# Craigslist add Kansas



## mikeyblue (Jan 16, 2017)

Saw this on wichita craigslist.http://wichita.craigslist.org/bik/5943419640.html
located in south hutchinson, kansas
happy hunting
mike


----------



## fordmike65 (Jan 16, 2017)

@Obi-Wan Schwinnobi


----------



## tripple3 (Jan 16, 2017)

posted 13 days ago  
*Vintage bikes - $10 (South Hutchinsom)*


----------



## Freqman1 (Jan 16, 2017)

I'm not seeing any shinola there so it must be....


----------



## fordmike65 (Jan 16, 2017)

Freqman1 said:


> I'm not seeing any shinola there so it must be....

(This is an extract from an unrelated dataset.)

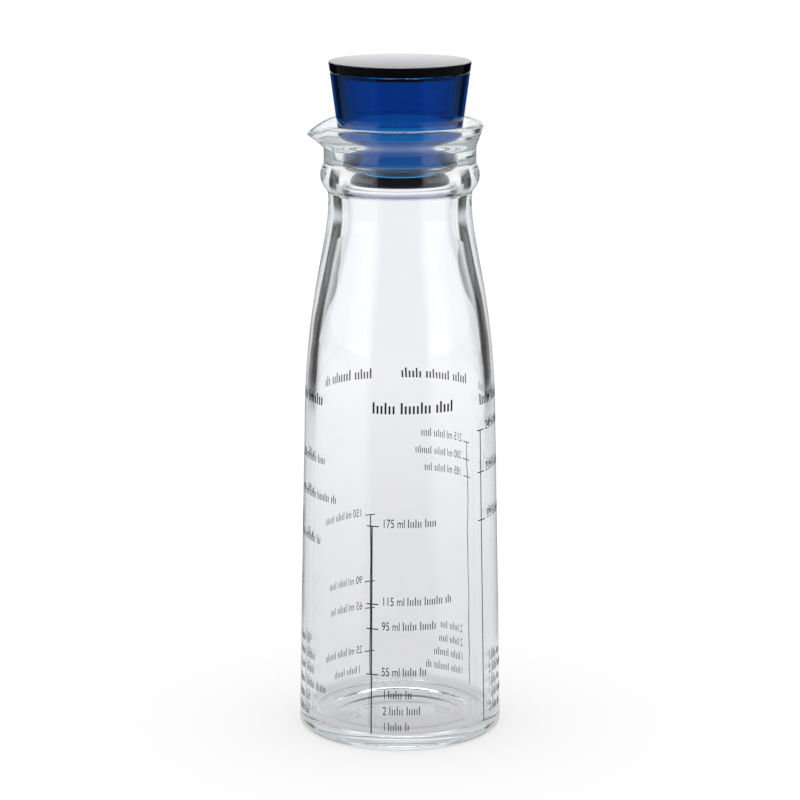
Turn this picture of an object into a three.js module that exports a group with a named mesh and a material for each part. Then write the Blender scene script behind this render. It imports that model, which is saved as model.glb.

Trying to send Jason there. Give him something to do.....


----------



## Freqman1 (Jan 16, 2017)

If we see him pimp'n a dope azz Free Spirit we'll know he made it!


----------



## StoneWoods (Jan 17, 2017)

I saw a 'nana seat bike


----------



## bobcycles (Jan 17, 2017)

Good Ol' Hutchinson Kansas!  Mike McJunkin used to put on a great meet there...
was one of the first outta state trips I made for bikes back in 1989


----------



## fordmike65 (Jan 17, 2017)

bobcycles said:


> Good Ol' Hutchinson Kansas!  Mike McJunkin used to put on a great meet there...
> was one of the first outta state trips I made for bikes back in 1989



Looks like it's time to get back out there & raid this Honey Hole


----------



## SHO2010 (Jan 17, 2017)

Looks like a hole lot of scrap metal.


----------